What you will do:
From the records below, extract only the lines running from the line with "Turn this picture" to the line with "HEAD_BOT = 1.934", both lines included, reproducing them exactly.

Given data:

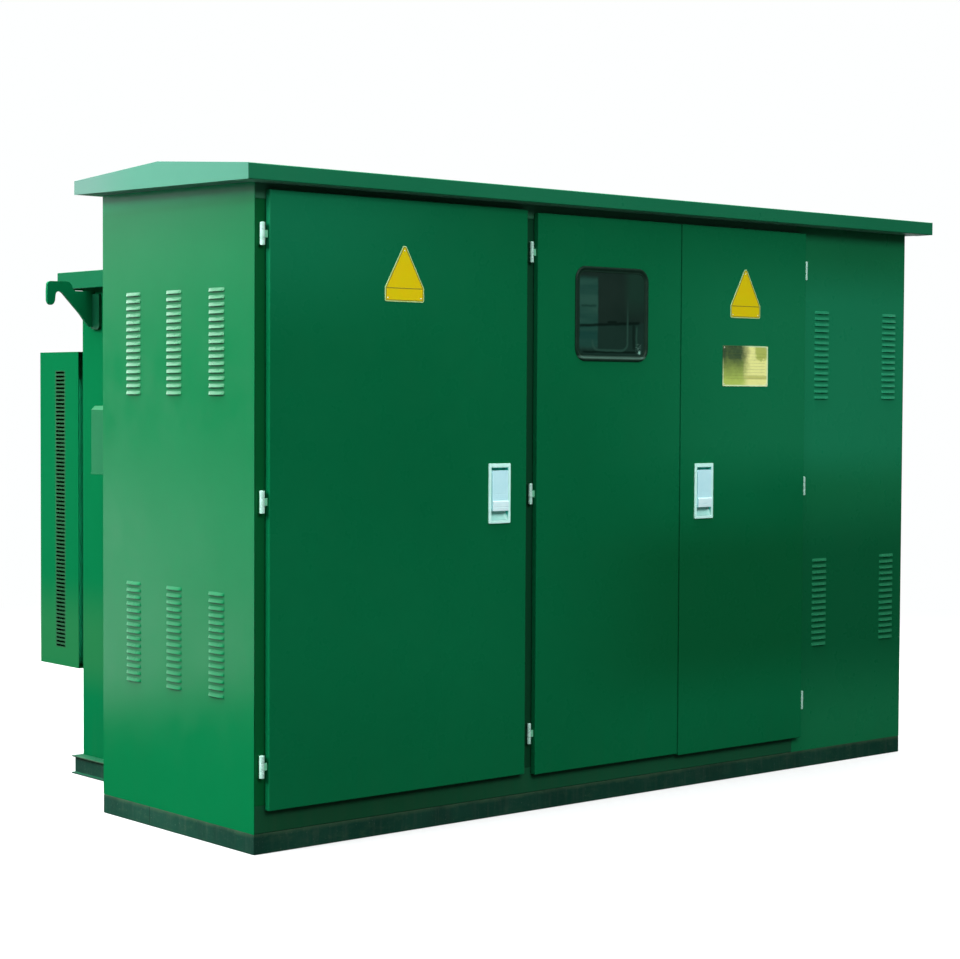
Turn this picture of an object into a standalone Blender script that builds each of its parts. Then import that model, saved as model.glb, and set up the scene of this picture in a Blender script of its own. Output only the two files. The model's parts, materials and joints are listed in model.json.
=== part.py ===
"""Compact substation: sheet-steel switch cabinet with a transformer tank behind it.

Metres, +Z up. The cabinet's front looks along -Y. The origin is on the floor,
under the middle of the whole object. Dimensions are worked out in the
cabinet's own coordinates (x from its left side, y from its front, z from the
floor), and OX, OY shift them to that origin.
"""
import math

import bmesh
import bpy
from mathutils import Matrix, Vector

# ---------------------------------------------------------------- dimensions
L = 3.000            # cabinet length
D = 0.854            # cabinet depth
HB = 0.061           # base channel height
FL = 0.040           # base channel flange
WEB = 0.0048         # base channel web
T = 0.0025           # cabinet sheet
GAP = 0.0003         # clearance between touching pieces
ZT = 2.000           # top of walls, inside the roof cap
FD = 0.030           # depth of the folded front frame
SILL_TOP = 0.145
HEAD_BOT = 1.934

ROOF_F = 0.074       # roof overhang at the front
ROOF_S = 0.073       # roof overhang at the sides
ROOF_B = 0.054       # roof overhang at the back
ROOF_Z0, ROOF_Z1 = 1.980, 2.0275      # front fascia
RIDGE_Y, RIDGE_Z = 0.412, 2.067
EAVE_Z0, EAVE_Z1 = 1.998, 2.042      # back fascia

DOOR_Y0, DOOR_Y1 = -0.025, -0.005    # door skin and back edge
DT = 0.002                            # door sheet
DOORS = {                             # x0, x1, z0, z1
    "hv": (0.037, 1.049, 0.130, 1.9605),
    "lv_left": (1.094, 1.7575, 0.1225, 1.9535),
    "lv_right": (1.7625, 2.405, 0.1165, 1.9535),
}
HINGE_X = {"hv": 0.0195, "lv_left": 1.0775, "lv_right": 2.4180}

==

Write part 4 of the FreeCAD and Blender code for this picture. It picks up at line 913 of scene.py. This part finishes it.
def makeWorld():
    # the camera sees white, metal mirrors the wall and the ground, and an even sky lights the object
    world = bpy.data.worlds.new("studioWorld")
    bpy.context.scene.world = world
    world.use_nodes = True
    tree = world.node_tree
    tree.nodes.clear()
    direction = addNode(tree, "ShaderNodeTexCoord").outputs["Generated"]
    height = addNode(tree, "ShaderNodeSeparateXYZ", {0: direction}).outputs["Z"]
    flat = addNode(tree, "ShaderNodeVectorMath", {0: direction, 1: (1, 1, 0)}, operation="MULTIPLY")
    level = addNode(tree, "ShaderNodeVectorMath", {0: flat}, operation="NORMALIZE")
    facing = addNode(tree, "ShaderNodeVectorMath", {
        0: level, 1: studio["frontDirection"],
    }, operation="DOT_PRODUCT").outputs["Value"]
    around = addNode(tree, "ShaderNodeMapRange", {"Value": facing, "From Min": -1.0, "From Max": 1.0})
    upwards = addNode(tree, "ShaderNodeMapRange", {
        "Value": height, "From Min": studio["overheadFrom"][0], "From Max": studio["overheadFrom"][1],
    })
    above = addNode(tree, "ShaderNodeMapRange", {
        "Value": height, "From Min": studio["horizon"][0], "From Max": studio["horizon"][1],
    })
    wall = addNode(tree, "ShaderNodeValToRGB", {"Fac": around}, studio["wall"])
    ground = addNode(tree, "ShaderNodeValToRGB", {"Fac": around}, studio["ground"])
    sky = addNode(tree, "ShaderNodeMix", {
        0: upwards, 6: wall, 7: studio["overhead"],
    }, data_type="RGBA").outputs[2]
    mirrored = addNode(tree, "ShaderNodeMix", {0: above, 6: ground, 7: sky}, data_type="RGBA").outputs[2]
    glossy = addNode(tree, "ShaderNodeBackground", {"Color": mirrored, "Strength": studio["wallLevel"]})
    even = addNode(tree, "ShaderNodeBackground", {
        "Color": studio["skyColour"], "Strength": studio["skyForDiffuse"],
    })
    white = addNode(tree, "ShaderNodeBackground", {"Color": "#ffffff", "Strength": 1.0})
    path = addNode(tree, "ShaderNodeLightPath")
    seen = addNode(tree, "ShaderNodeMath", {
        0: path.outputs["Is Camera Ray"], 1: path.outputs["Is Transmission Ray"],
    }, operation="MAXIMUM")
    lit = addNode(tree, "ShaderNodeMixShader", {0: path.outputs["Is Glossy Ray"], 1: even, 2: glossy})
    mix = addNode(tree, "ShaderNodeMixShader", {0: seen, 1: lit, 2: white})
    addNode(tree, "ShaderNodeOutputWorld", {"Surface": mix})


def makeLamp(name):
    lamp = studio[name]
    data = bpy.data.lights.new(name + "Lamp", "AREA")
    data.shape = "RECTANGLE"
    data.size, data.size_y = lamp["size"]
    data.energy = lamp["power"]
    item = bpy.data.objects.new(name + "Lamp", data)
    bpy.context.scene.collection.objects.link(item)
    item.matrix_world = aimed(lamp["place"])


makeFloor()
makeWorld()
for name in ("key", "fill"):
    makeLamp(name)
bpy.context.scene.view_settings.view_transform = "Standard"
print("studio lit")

Full solution:
Turn this picture of an object into a standalone Blender script that builds each of its parts. Then import that model, saved as model.glb, and set up the scene of this picture in a Blender script of its own. Output only the two files. The model's parts, materials and joints are listed in model.json.
=== part.py ===
"""Compact substation: sheet-steel switch cabinet with a transformer tank behind it.

Metres, +Z up. The cabinet's front looks along -Y. The origin is on the floor,
under the middle of the whole object. Dimensions are worked out in the
cabinet's own coordinates (x from its left side, y from its front, z from the
floor), and OX, OY shift them to that origin.
"""
import math

import bmesh
import bpy
from mathutils import Matrix, Vector

# ---------------------------------------------------------------- dimensions
L = 3.000            # cabinet length
D = 0.854            # cabinet depth
HB = 0.061           # base channel height
FL = 0.040           # base channel flange
WEB = 0.0048         # base channel web
T = 0.0025           # cabinet sheet
GAP = 0.0003         # clearance between touching pieces
ZT = 2.000           # top of walls, inside the roof cap
FD = 0.030           # depth of the folded front frame
SILL_TOP = 0.145
HEAD_BOT = 1.934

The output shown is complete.